3-star brokerage rating

Morgan Stanley Wealth Management Account Review


Morgan Stanley review of wealth management account 2019: full service brokerage rating, investing commissions and fees, managed account minimum, online trading costs, and IRA fees.


Morgan Stanley Wealth Management


Morgan Stanley Wealth Management is the full service brokerage arm of the Investment Bank Morgan Stanley.


Morgan Stanley Account Minimum Balances


One of the first things that potential clients will notice about Morgan Stanley Wealth Management is the fact that they will need to have $250,000 in investable assets in order to qualify for an account. While this initial balance seems high, the $250,000 minimum is actually calculated using the balances of the totals of the “household.” To make up the full $250,000, Morgan Stanley Wealth Management adds in free cash, mutual funds, equities, bonds, CD’s in all taxable and IRA accounts that are held by the customer’s grouped accounts. Domestic partners, married couples, and minor children are used to determine the total of the client’s “householded accounts.”
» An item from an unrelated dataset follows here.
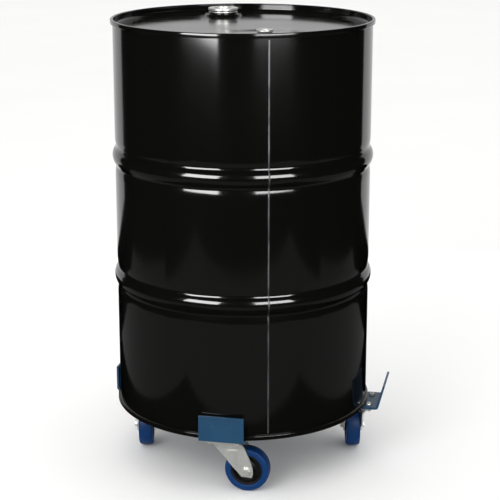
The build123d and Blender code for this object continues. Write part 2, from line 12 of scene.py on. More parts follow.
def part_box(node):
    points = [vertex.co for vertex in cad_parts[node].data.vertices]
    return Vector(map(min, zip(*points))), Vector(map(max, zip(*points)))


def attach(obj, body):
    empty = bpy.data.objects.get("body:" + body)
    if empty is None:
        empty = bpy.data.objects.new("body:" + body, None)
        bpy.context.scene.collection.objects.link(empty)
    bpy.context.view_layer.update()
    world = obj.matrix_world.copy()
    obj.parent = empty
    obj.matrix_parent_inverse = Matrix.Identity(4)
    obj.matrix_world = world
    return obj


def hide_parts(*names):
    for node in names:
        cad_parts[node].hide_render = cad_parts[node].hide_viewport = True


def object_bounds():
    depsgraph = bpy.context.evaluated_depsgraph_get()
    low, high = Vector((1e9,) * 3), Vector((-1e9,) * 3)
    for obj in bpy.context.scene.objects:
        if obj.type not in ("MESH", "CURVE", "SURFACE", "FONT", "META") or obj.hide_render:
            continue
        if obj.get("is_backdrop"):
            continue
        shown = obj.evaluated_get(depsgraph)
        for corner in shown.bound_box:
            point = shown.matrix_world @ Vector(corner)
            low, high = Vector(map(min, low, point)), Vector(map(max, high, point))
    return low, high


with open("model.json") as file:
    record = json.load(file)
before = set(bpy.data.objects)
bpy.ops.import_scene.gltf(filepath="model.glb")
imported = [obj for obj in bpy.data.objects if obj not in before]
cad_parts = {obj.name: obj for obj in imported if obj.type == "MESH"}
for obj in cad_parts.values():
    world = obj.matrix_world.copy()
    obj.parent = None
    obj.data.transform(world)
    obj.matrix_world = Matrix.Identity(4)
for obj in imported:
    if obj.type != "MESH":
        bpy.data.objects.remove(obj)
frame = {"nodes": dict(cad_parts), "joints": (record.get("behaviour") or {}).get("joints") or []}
cad_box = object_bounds()
MM = 0.001

# ---------------------------------------------------------------- drum body
# The wall of the drum: one sheet of 1 mm cold-rolled steel, rolled round and seam-welded, with two
# rolling hoops swaged out of it. Stoved black gloss enamel covers it inside the seams and out.

SHEET = 1.0 * MM
LAYER = 1.667 * MM  # one layer of the double seam, steel and sealing compound
SEAM_HEIGHT = 10 * MM
GROOVE_RADIUS, CREST_RADIUS, BLEND_RADIUS = 13 * MM, 26 * MM, 95 * MM
GROOVE_DEPTH, HOOP_RISE = 1.9 * MM, 6 * MM
HOOP_SPACING = 275 * MM
HOOK_BEND, HOOK_SHORT = 1.2 * MM, 4 * MM  # body edge folded out into the double seam
ROUND_STEPS = 288

low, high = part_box("drum_shell")
drum_x, drum_y = (low.x + high.x) / 2, (low.y + high.y) / 2
bar_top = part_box("drum_base")[0].z
rim_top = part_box("drum_head")[1].z
rim_radius = (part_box("drum_head")[1].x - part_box("drum_head")[0].x) / 2
wall_mid = rim_radius - 3 * LAYER - SHEET / 2


def tone(code):
    """Linear colour of an sRGB hex value."""
    parts = [int(code[i : i + 2], 16) / 255 for i in (1, 3, 5)]
    return [p / 12.92 if p <= 0.04045 else ((p + 0.055) / 1.055) ** 2.4 for p in parts] + [1.0]


def put(tree, kind, values=None, links=None, **settings):
    """Adds a node with its own settings, its socket values and its links."""
    node = tree.nodes.new(kind)
    for name, value in settings.items():
        setattr(node, name, value)
    for socket, value in (values or {}).items():
        node.inputs[socket].default_value = value
    for socket, source in (links or {}).items():
        tree.links.new(source, node.inputs[socket])
    return node


def finish_named(name, **constants):
    """New material; returns it, its tree, its shader and its object coordinates."""
    material = bpy.data.materials.new(name)
    material.use_nodes = True
    tree = material.node_tree
    shader = tree.nodes["Principled BSDF"]
    for socket, value in constants.items():
        shader.inputs[socket.replace("_", " ")].default_value = value
    return material, tree, shader, put(tree, "ShaderNodeTexCoord").outputs["Object"]


def grain(tree, coords, size, detail=2.0, stretch=(1, 1, 1), **values):
    """Noise whose features are about size metres across."""
    spread = put(tree, "ShaderNodeMapping", {"Scale": stretch}, {"Vector": coords})
    noise = put(
        tree,
        "ShaderNodeTexNoise",
        {"Scale": 1 / size, "Detail": detail, **values},
        {"Vector": spread.outputs["Vector"]},
    )
    return noise.outputs["Fac"]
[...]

Morgan Stanley High Net Worth Team Approach


While many of the newer Financial Advisor Associates are individual advisors acting with the support of a back office and branch management, most Morgan Stanley clients will find that their Financial Advisors are actually working with the Team Approach. These Teams, called “Groups” consists of two or more Financial Advisors who each specialize in one aspect of offering the client Wealth Management. While not costing more, the Team Approach proves to be a very effective tool. Clients will find Morgan Stanley Teams very knowledgeable, professional, and often times very “market seasoned.” At the price that Morgan Stanley charges for their services, they in turn, offer a feeling that client’s money is almost “institutional” in nature. While Morgan Stanley offers more of a “Private Banking” feel, some of its competitors, such as Merrill Lynch, offer an almost “Mass Market” feel.
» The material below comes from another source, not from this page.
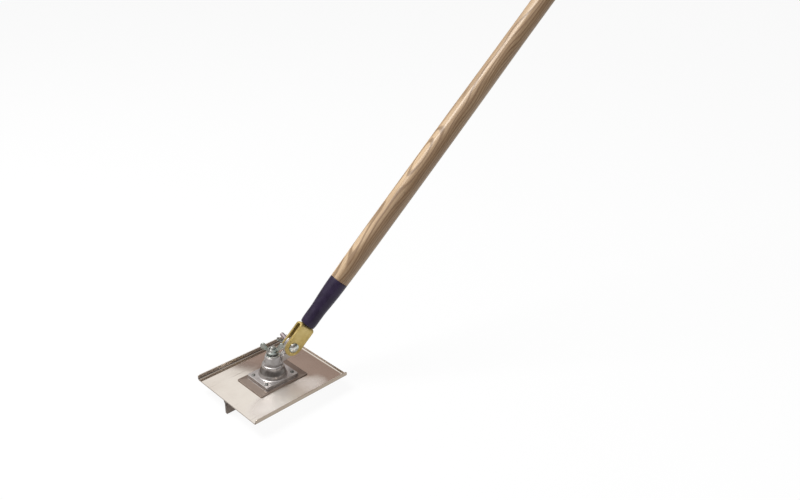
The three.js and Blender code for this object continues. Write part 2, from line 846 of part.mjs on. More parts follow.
// What tilts with the handle
const tilting = new THREE.Group();
tilting.position.set(pivotReach, 0, pivotHeight);
tilting.rotation.y = -THREE.MathUtils.degToRad(handleRise);
tilting.add(piece('clevis_strap', clevisStrap(), yellowZinc));
tilting.add(piece('pivot_bolt', pivotBolt(), zincPlate));
tilting.add(piece('web_rivet', webRivet(), zincPlate));
tilting.add(piece('handle_socket', handleSocket(), socketEnamel));
tilting.add(piece('handle_pin', handlePin(), zincPlate));
tilting.add(piece('wood_handle', woodHandle(), lacqueredAsh));

const boltHole = boltDiameter + 2 * runningGap;
const boltStack = new THREE.Group();
boltStack.rotation.x = -Math.PI / 2;
const boltFlat = washer(boltWasherDiameter, boltHole, boltWasherGauge);
const boltWasher = piece('pivot_washer', boltFlat, zincPlate);
boltWasher.position.z = boltWasherFoot;
boltStack.add(boltWasher);
const boltSplit = springWasher(boltSpringDiameter, boltHole, boltSpringGauge);
const boltSpring = piece('pivot_spring_washer', boltSplit, zincPlate);
boltSpring.position.z = boltSpringFoot;
boltStack.add(boltSpring);
const boltWingNut = piece('pivot_wing_nut', wingNut(boltNut), zincPlate);
boltWingNut.position.z = boltNutFoot;
boltWingNut.rotation.z = -THREE.MathUtils.degToRad(pivotNutTurn);
boltStack.add(boltWingNut);
tilting.add(boltStack);
swivel.add(tilting);

export default groover;
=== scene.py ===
# A walking concrete groover: the sole and its bit, the swivelling head with its wing nuts, and the long
# handle. Metres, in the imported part's own frame: +Z up the swivel stud, +X along the bit, the origin under
# the stud.
import json
import math

import bpy
import numpy as np
from mathutils import Matrix, Vector
from mathutils.geometry import tessellate_polygon

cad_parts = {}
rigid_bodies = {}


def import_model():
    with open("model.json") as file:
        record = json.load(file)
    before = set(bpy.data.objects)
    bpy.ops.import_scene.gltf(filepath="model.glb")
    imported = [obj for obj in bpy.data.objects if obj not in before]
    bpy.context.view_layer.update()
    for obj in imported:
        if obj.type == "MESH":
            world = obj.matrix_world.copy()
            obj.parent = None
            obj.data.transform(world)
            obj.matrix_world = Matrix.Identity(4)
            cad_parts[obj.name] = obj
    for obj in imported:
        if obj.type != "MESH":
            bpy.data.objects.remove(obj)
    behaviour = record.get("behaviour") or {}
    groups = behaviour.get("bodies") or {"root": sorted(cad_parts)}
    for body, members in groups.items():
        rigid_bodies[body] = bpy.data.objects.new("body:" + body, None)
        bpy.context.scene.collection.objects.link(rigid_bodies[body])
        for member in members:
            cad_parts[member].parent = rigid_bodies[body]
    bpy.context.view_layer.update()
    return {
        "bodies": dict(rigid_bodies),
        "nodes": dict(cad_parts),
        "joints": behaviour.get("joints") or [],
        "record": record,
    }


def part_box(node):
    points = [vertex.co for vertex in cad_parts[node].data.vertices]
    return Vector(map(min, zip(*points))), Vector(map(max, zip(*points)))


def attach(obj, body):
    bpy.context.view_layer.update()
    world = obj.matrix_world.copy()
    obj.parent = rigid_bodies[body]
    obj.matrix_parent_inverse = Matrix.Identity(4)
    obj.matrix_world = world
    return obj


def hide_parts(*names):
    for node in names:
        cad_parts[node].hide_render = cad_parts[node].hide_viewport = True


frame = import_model()
mm = 0.001
tau = 2 * math.pi
joints = {joint["name"]: joint for joint in frame["joints"]}

# the pivot and the head's turn are read back from the frame's own joints; the handle's rise is given
tiltJoint = joints["handle_tilt"]
pivotPoint = Vector(tiltJoint["pos_m"])
swivelTurn = math.atan2(tiltJoint["axis"][0], -tiltJoint["axis"][1])
handleRise = math.radians(49.5)
headFrame = Matrix.Rotation(swivelTurn, 4, "Z")
tiltFrame = Matrix.Translation(pivotPoint) @ headFrame @ Matrix.Rotation(-handleRise, 4, "Y")
boltFrame = tiltFrame @ Matrix.Rotation(-math.pi / 2, 4, "X")
alongFrame = tiltFrame @ Matrix.Rotation(math.pi / 2, 4, "Y")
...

Morgan Stanley’s best clients are those that enjoy a mathematical, technical approach to keeping their money safe, as many of the Teams include Chartered Financial Analysts, as well as Certified Financial Planners, etc., which are Professional Designations and Certifications that go well beyond the basic required Series 7 Exam that other Brokerages require.


Morgan Stanley Investment Choices are Wide, but Typical


To the seasoned High Net Wealth client, Morgan Stanley’s Wealth Advisors will find the products to be the typical sort offered by U.S. based Wealth Management firms. The client with a household balance of $250,000 will find that they are advised that funds be diversified among mainstream mutual fund families such as American Funds, Vanguard, Fidelity, etc. Suggested investments will usually be of the “balanced portfolio” type of a mix of bonds, money market and equity mutual funds. Other than the individual monthly and quarterly rebalancing, at the $250,000 portfolio value investments will be plain vanilla, with the most exotic investment possibly emerging markets ETF.

Clients who would like to tap into Morgan Stanley’s well known relationships with some of the world’s best run Hedge Fund managers will be disappointed. Alternative Investment vehicles such as Managed Futures funds and Hedge Funds will most likely be only offered to those with financial assets of $1 million plus. To those who are disappointed with this news, it is best to remember that Morgan Stanley is one of the more conservative brokerages and Wealth Advisors available to U.S. clients.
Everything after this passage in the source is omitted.